PAT 1124 Raffle for Weibo Followers

1124 Raffle for Weibo Followers (20 分)

 

John got a full mark on PAT. He was so happy that he decided to hold a raffle（抽奖） for his followers on Weibo -- that is, he would select winners from every N followers who forwarded his post, and give away gifts. Now you are supposed to help him generate the list of winners.

Input Specification:

Each input file contains one test case. For each case, the first line gives three positive integers M (≤ 1000), N and S, being the total number of forwards, the skip number of winners, and the index of the first winner (the indices start from 1). Then M lines follow, each gives the nickname (a nonempty string of no more than 20 characters, with no white space or return) of a follower who has forwarded John's post.

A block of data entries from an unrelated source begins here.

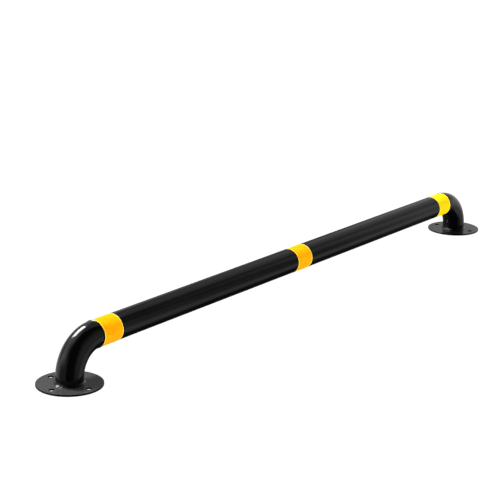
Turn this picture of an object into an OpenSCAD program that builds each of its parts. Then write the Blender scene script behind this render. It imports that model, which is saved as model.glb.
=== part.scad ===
// Low tubular parking barrier: a steel tube laid along the edge of a bay,
// with a 90 degree bend at each end, a round bolt-down base plate under each
// bend, butt welds where tube and bends meet, fillet welds round the feet and
// three reflective bands wrapped round the tube.
// Millimetres, +Z up. The origin is on the floor, midway between the two feet.
// The tube runs along X, and the foot at -X is the left one.

/* [Tube] */
// Distance between the upright axes of the two feet
foot_span = 2000; // [800:10:3000]
// Outer diameter of the tube and of the bends
pipe_d = 76; // [60:1:90]
// Wall thickness of the tube and of the bends
pipe_wall = 3; // [2:0.5:5]
// Radius of each bend, measured to the centre line of the tube
bend_r = 95; // [80:1:140]
// Straight upright end of each bend, above its base plate
bend_tail = 13; // [8:1:120]

/* [Base plates] */
// Diameter of each round base plate
plate_d = 180; // [166:1:240]
// Thickness of each base plate
plate_t = 5; // [3:0.5:12]
// Diameter of the circle that the fixing holes lie on
hole_pcd = 136; // [128:1:138]
// Diameter of each fixing hole
hole_d = 16; // [9:0.5:18]
// Number of fixing holes in each base plate
hole_n = 3; // [2:1:3]
// Angle between one fixing hole and the next
hole_step = 90; // [60:5:90]

/* [Welds] */
// Width of the butt weld bead between the tube and a bend
bead_w = 6; // [4:0.5:10]
// Height of the butt weld bead above the tube
bead_h = 1.4; // [0.5:0.1:2]
// Leg length of the fillet weld round a foot
fillet_leg = 6; // [3:0.5:7]

/* [Reflective bands] */
// Width of each reflective band along the tube
band_w = 72; // [30:1:100]
// Thickness of the film
band_t = 0.5; // [0.3:0.1:1]
// Distance from the end of a bend to the near edge of its band
band_gap = 3; // [3:1:120]
// Shift of the middle band towards +X from the middle of the tube
mid_shift = 14; // [-40:1:40]

/* [Hidden] */
$fn = 128;

black = [0.10, 0.10, 0.11];
plate_grey = [0.20, 0.20, 0.21];
weld_grey = [0.16, 0.16, 0.17];
yellow = [0.98, 0.80, 0.05];

pipe_r = pipe_d / 2;
bore_r = pipe_r - pipe_wall;
leg_x = foot_span / 2;               // upright axis of each foot
joint_x = leg_x - bend_r;            // where the straight tube meets a bend
tail_z = plate_t + bend_tail;        // where a bend's upright end begins
rail_z = tail_z + bend_r;            // height of the tube's centre line

// The straight tube between the two bends.
module rail_tube() {
    color(black)
    translate([-joint_x, 0, rail_z]) rotate([0, 90, 0])
    difference() {
        cylinder(h = 2 * joint_x, r = pipe_r);
        translate([0, 0, -1]) cylinder(h = 2 * joint_x + 2, r = bore_r);
    }
}

// A quarter bend in the XZ plane with a short upright end. The bend starts
// level at joint_x and turns down to leg_x, and its end stands on the plate.
module bend_pipe() {
    // The bent part.
    translate([joint_x, 0, tail_z])
    rotate([90, 0, 0])
    rotate_extrude(angle = 90)
    translate([bend_r, 0])
    difference() {
        circle(r = pipe_r);
        circle(r = bore_r);
    }
    // Its upright end.
    translate([leg_x, 0, plate_t])
    difference() {
        cylinder(h = bend_tail, r = pipe_r);
        translate([0, 0, -1]) cylinder(h = bend_tail + 2, r = bore_r);
    }
}

module elbow_right() {
    color(black) bend_pipe();
}

module elbow_left() {
    color(black) mirror([1, 0, 0]) bend_pipe();
}

// The round plate at +X, with its fixing holes on one circle: one at the outer
// end, on the tube's own line, and one at each side. There is none under the
// tube, where no spanner could reach it.
module end_plate() {
    translate([leg_x, 0, 0])
    difference() {
        cylinder(h = plate_t, r = plate_d / 2);
        for (i = [0 : hole_n - 1])
            rotate([0, 0, (i - (hole_n - 1) / 2) * hole_step])
            translate([hole_pcd / 2, 0, -1])
            cylinder(h = plate_t + 2, d = hole_d, $fn = 48);
    }
}

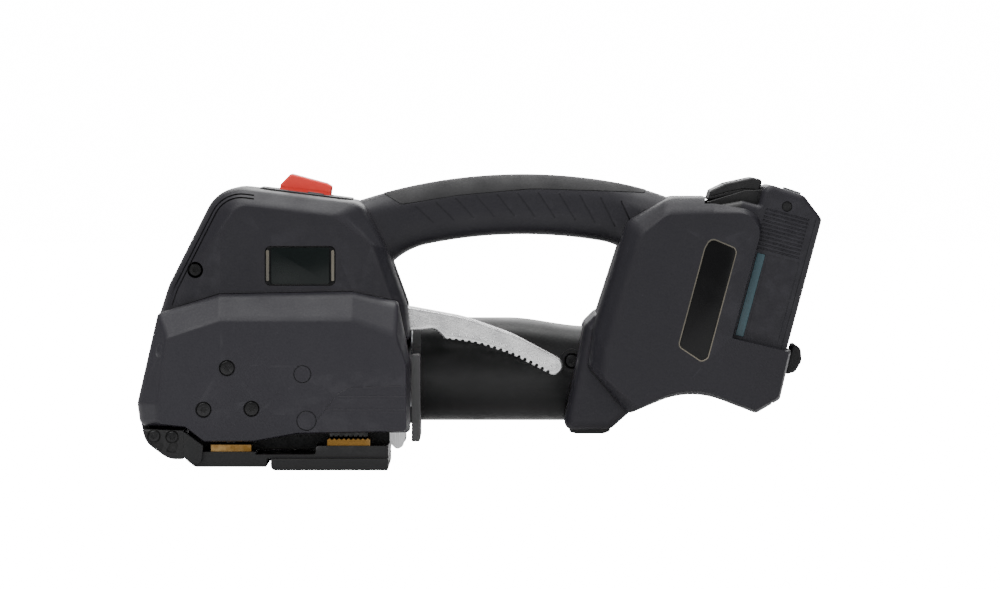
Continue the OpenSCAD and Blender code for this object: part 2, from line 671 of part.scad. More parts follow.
module planetary_gearbox() {
  color("#9a9ca0") translate([box_x[1], tube_y, tube_z]) rotate([0, 90, 0])
    difference() {
      cylinder(h = motor_x - box_x[1], d = motor_d);
      translate([0, 0, -1]) cylinder(h = 60, d = 10);
    }
}
motor_x = head_back + 3;
motor_l = grip_span - 46;
module motor_can() {
  color("#55575b") translate([motor_x, tube_y, tube_z]) rotate([0, 90, 0])
    difference() {
      cylinder(h = motor_l, d = motor_d);
      translate([0, 0, 2.4]) cylinder(h = motor_l - 4.8, d = motor_d - 6);
      translate([0, 0, -1]) cylinder(h = 10, d = 10);
    }
}
module bevel_pinion() {
  color("#b9bbc0") translate([drive[0], tube_y, tube_z]) rotate([0, 90, 0]) {
    translate([0, 0, 15]) cylinder(h = 7.4, d1 = 10, d2 = 14.6);
    translate([0, 0, 16]) cylinder(h = 28, d = 6);
  }
}
module motor_rotor() {
  color("#c2c4c8") translate([motor_x, tube_y, tube_z]) rotate([0, 90, 0]) {
    translate([0, 0, -14]) cylinder(h = motor_l + 8, d = 6);
    translate([0, 0, 4]) cylinder(h = motor_l - 8.4, d = motor_d - 8);
  }
}
tube_screw_at = [tube_x1 - 11, tube_z + 5];
tube_seat_y = tube_y - tube_d / 2 + 5;
module motor_tube() {
  color("#232325") difference() {
    union() {
      translate([head_back_low - 1.4, tube_y, tube_z]) rotate([0, 90, 0])
        difference() {
          cylinder(h = tube_x1 - head_back_low + 1.4, d = tube_d);
          translate([0, 0, -1]) cylinder(h = tube_x1 - head_back_low - 1.6, d = tube_d - 2 * tube_wall);
        }
      // boss inside the end wall for the screw from the strap side
      cross_bar(tube_screw_at, tube_seat_y - 3, tube_seat_y + 12, head_d + 5);
    }
    cross_bar(tube_screw_at, tube_y - tube_d / 2 - 2, tube_seat_y, head_d + 1);
    cross_bar(tube_screw_at, tube_seat_y - 1, tube_seat_y + 10, screw_d);
  }
}
module drive_shaft() {
  color("#c9cbcf") union() {
    cross_bar(drive, arm_y[0] - 0.4, tube_y - 6, shaft_d);
    cross_bar(drive, arm_y[0] - 1.6, arm_y[0] - 0.4, shaft_d + 4);
  }
}
module drive_gear() {
  color("#b9bbc0") spur_gear(drive, gear_y[0], gear_y[1], drive_teeth, gear_phase_a, shaft_d);
}
module bevel_gear() {
  color("#b9bbc0") translate([drive[0], tube_y - 8.6, drive[1]]) rotate([90, 0, 0])
    difference() {
      cylinder(h = 8, d1 = 24, d2 = 33);
      translate([0, 0, -1]) cylinder(h = 10, d = shaft_d);
    }
}
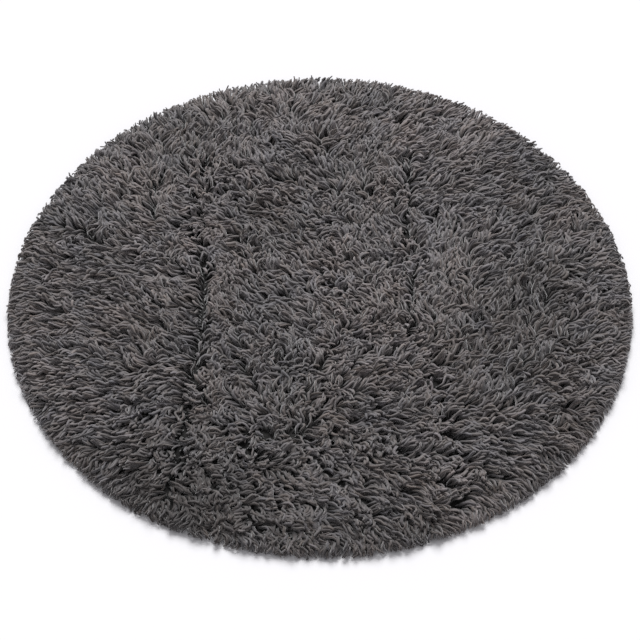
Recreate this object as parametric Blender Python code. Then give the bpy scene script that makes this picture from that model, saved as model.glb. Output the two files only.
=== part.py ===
"""Round shag rug of wool, woven in one piece and lying flat on the floor.

It is one solid, shag_rug, in metres with +Z up and the origin on the floor under its middle: a
lumpy slab whose clumps lean the way the pile is combed, with creases where the pile parts, a
rounded edge and, all round it, locks that flop out onto the floor. Its underside is flat.
"""

import math
import random
from collections import namedtuple

import bmesh
import bpy
from mathutils import Vector, noise

# Driving dimensions
RUG_RADIUS = 0.800  # to the tips of the longest rim locks
RIM_LOCK_LENGTH = 0.044  # how far the longest rim locks reach past the pile's edge
PILE_HEIGHT = 0.027  # the valleys between clumps, away from rim and creases
CLUMP_RISE = 0.012  # how far a clump's crown stands above its valleys
CLUMPS_ACROSS = 36

# The pile's rounded edge
EDGE_HEIGHT = 0.019  # where the top of the pile meets the roots of the rim locks
EDGE_UNEVENNESS = 0.003  # how far that height strays up or down
EDGE_ROUNDING = 0.080  # width of the band in which the pile comes down to it
EDGE_RISE_SHARE = 0.5  # how much of their rise the clumps keep at the very edge
FOOT_SPREAD = 0.008  # how far the foot of the pile stands out past its top edge

# The way the pile lies
CLUMP_LEAN = 0.013  # how far a crown leans out over its own foot
SWIRL = 0.45  # how much the lay wanders between the strokes of the comb
SWIRL_SIZE = 0.12
SWIRL_OFFSET = Vector((0.0, 0.0, 7.5))  # parts the noise along Y from the noise along X
UNEVENNESS = 0.005  # slow rise and fall of the whole pile
UNEVEN_SIZE = 0.22
JITTER = 0.010  # how far a clump's corners sit off the even grid; its crown, half as far
CROWN_SPREAD = 0.005  # how much crowns differ in height
LEAST_FACET = 0.00006  # area in plan below which a crown has leaned out too far
LEAN_STEP = 0.8  # and how it is then drawn back, again and again
LEAST_LEAN = 0.0001
SEED = 16

# Strokes of a comb over the pile: each one a place, the heading that the locks take there in
# degrees from +X towards +Y, and how far the stroke is felt
Stroke = namedtuple("Stroke", "x y heading reach")
STROKES = (
    Stroke(-0.46, 0.50, 112, 0.14),
    Stroke(-0.60, 0.36, 134, 0.12),
    Stroke(-0.66, 0.18, 152, 0.12),
    Stroke(-0.60, 0.00, 185, 0.16),
    Stroke(-0.60, -0.24, 182, 0.14),
    Stroke(-0.54, -0.43, 205, 0.13),
    Stroke(-0.40, -0.12, 140, 0.10),
    Stroke(-0.40, -0.38, 232, 0.08),
    Stroke(-0.30, 0.55, 92, 0.12),
    Stroke(-0.30, -0.14, 106, 0.07),
    Stroke(-0.29, -0.54, 276, 0.12),
    Stroke(-0.17, -0.12, 156, 0.10),
    Stroke(-0.15, -0.56, 306, 0.11),
    Stroke(-0.12, 0.28, 152, 0.16),
    Stroke(-0.12, -0.34, 132, 0.12),
    Stroke(-0.08, -0.68, 325, 0.12),
    Stroke(0.02, 0.02, 138, 0.14),
    Stroke(0.05, -0.38, 355, 0.12),
    Stroke(0.10, -0.62, 318, 0.13),
    Stroke(0.16, -0.24, 8, 0.10),
    Stroke(0.17, 0.55, 58, 0.12),
    Stroke(0.19, 0.18, 100, 0.12),
    Stroke(0.26, 0.02, 80, 0.09),
    Stroke(0.34, 0.52, 30, 0.15),
    Stroke(0.36, -0.32, 40, 0.10),
    Stroke(0.42, -0.54, 344, 0.14),
    Stroke(0.46, -0.14, 66, 0.12),
    Stroke(0.50, 0.35, 24, 0.15),
    Stroke(0.56, 0.13, 50, 0.13),
    Stroke(0.62, -0.36, 6, 0.12),
    Stroke(0.70, -0.05, 22, 0.13),
)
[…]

Note: it is possible that someone would forward more than once, but no one can win more than once. Hence if the current candidate of a winner has won before, we must skip him/her and consider the next one.

Output Specification:

For each case, print the list of winners in the same order as in the input, each nickname occupies a line. If there is no winner yet, print Keep going... instead.

Sample Input 1:

9 3 2
Imgonnawin!
PickMe
PickMeMeMeee
LookHere
Imgonnawin!
TryAgainAgain
TryAgainAgain
Imgonnawin!
TryAgainAgain

Sample Output 1:

PickMe
Imgonnawin!
TryAgainAgain

Sample Input 2:

2 3 5
Imgonnawin!
PickMe

Sample Output 2:

Keep going...

#include<bits/stdc++.h>
using namespace std;
typedef long long ll;


int main(){
    int m,n,s;
    cin >> m >> n >> s;
    vector<string> vec(m+1);
    for(int i=1;i <= m;i++){
        string t;cin >> t;
        vec[i] = t;
    }
    if(s > m) {printf("Keep going...\n");return 0;}


    map<string,int> mp;
    for(int i=s;i <= m;){
        if(mp[vec[i]] == 0){
            cout << vec[i] << endl;
            mp[vec[i]] = 1;
            i += n;
        }
        else{
            i++;
        }
    }



    return 0;
}

发现一个性质，题面越长一般越简单。。